Monday, Feb. 09, 2004

Donna Karan

The Designing Woman Women Love

In the late 1990s, more than a few critics suggested that Donna Karan had lost her way. A dozen years after she launched her own label to great acclaim, winning the hearts of working women with her streamlined, sexy suits, there was a sense that the native of New York's Long Island had become sidetracked by her interest in yoga and spiritual pursuits, turning out fluttery clothes more appropriate for meditating in Bali than mediating in the boardroom.

For her part, Karan insists she was never out of step, merely ahead of her time. "I don't think the consumer was ready for what I was talking about," she says, sitting next to the Zen rock garden installed on the first floor of the Madison Avenue flagship store. (The store for DKNY, her lower-priced line, is a few blocks away.) "People thought I was weird for using candles and incense, but now I can sell more candles than I can sell clothes."

Whether the cash register is ringing up candles or evening gowns, Karan's business overall seems healthier than it has been in many years. After stumbling with a public offering in 1996 (the stock price plummeted as extra inventory built up in discount stores and staff layoffs broke in regular waves), the company was bought by French conglomerate LVMH in 2001. More recently, CEO Fred Wilson was replaced by Jeffry Aronsson, former CEO of Marc Jacobs. Aronsson says he plans to build on the improvements made by Wilson, who is credited with moving the business back into profitability by controlling distribution and closing outlet stores.

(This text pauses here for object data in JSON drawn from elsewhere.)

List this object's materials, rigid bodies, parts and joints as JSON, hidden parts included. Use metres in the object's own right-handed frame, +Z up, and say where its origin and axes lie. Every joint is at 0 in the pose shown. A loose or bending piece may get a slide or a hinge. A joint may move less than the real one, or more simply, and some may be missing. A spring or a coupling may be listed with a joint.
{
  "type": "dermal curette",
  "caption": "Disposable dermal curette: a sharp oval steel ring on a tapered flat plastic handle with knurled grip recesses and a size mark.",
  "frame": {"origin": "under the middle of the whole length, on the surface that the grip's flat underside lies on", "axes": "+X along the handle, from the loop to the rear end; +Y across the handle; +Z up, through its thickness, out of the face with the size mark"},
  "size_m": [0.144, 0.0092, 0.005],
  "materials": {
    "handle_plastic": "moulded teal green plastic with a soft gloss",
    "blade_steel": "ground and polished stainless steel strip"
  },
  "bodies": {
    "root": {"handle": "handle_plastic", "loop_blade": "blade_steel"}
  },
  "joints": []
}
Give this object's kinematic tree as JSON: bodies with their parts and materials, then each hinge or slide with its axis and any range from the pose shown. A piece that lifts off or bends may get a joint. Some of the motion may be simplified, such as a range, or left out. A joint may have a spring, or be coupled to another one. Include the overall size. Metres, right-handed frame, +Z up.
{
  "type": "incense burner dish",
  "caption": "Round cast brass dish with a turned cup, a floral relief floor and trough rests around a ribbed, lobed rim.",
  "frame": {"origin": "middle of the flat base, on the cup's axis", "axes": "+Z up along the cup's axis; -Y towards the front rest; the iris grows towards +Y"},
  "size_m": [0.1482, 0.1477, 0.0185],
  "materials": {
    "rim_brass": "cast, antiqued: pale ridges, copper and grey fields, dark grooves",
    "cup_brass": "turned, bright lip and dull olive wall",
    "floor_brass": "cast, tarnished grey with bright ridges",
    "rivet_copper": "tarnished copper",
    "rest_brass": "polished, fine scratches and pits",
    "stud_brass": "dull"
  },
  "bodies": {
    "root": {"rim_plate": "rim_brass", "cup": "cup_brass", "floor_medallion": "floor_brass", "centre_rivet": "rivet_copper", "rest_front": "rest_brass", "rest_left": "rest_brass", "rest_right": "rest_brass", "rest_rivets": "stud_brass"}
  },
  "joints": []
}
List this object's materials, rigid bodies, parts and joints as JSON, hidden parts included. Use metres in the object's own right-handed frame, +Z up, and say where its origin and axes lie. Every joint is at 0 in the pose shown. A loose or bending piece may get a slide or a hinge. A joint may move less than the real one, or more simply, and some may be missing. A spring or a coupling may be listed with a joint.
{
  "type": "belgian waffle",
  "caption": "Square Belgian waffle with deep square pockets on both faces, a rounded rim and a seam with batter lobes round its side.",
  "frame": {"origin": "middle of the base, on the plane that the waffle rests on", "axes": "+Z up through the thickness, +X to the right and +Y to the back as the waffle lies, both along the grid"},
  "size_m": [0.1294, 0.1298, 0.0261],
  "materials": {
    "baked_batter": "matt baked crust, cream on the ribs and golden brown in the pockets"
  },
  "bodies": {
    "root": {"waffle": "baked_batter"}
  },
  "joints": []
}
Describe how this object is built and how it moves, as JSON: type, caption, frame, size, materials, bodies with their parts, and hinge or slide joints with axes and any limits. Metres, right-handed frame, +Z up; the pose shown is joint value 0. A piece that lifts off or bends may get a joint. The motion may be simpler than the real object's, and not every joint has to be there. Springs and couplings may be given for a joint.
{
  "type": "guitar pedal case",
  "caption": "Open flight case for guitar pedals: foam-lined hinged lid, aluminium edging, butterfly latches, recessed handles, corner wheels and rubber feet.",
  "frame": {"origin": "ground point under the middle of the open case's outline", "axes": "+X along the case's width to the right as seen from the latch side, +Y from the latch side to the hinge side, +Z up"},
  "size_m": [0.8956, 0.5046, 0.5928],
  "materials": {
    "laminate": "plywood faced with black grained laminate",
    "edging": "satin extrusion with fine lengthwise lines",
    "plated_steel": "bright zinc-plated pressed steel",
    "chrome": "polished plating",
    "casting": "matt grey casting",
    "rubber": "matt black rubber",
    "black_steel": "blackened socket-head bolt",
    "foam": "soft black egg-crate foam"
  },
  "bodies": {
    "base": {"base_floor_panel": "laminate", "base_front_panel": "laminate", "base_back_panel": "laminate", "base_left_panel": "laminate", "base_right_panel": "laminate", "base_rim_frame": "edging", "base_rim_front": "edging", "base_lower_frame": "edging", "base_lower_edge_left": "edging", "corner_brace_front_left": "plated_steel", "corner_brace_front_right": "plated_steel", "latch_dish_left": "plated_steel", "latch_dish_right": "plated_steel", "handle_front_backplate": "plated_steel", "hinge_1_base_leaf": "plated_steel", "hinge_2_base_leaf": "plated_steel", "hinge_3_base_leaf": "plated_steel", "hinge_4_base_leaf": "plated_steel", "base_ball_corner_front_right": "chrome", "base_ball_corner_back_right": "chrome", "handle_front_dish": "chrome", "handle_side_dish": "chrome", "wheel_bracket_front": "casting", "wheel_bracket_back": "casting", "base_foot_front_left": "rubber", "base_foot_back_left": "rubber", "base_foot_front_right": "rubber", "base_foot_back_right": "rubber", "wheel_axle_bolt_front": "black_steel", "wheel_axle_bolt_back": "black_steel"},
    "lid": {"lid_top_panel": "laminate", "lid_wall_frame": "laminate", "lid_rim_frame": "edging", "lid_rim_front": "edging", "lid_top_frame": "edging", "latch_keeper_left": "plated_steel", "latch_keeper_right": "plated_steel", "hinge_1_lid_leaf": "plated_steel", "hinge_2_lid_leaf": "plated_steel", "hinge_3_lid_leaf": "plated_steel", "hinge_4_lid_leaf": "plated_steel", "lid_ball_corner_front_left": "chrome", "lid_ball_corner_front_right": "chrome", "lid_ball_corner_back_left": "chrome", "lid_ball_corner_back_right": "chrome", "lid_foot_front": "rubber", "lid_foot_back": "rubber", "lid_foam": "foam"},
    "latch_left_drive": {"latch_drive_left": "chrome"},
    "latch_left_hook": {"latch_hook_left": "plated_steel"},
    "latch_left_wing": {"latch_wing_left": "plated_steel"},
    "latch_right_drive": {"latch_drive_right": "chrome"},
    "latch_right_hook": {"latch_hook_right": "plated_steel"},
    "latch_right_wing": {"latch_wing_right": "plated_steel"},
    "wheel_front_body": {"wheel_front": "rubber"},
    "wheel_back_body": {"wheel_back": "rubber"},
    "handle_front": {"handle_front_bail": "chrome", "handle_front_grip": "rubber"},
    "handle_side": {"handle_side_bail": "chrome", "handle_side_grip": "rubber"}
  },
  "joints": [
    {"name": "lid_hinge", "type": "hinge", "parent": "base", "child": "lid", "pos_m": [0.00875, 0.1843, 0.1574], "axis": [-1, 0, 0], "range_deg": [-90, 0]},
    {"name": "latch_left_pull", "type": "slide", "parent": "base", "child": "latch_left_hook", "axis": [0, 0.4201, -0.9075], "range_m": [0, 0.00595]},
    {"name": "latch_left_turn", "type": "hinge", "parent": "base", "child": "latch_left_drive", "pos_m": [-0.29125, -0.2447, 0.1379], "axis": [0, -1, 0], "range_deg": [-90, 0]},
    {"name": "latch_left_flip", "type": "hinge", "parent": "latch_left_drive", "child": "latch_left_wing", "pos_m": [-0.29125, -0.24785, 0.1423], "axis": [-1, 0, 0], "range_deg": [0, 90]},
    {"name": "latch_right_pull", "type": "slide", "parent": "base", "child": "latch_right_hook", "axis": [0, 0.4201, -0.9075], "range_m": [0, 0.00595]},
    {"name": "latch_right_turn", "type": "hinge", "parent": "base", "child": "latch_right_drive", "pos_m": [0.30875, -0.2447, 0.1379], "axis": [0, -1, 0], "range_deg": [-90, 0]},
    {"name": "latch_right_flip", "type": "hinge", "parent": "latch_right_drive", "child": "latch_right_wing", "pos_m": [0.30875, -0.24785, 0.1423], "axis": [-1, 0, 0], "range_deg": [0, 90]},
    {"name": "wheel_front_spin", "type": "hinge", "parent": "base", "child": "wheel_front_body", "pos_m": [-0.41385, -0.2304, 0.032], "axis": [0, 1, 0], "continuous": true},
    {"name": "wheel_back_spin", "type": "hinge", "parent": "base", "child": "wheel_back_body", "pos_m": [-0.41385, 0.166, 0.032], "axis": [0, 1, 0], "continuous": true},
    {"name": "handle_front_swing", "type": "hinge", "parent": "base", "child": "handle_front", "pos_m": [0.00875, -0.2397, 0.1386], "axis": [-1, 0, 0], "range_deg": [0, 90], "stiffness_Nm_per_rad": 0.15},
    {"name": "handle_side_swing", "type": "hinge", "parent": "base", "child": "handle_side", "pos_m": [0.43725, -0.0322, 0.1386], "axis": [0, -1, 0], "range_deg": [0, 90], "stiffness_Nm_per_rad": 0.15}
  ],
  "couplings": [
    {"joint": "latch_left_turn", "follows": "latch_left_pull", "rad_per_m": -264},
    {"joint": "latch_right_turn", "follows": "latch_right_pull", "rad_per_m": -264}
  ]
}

In the past few years, Karan has been through significant personal transitions; in 2001 her husband and business partner Stephen Weiss died of lung cancer. She gives yoga much credit for keeping her balanced, and in the past few seasons, she has drawn praise — rather than confused broadsides — for her collections. There are fewer asymmetrically hemmed skirts, more form-fitting and flattering basic pieces in her signature neutral palette. For fall 2003, she showed a group of white dresses, one a goddess-style evening gown in silk jersey patterned after the dress she made for herself the night before her daughter's wedding in 2002.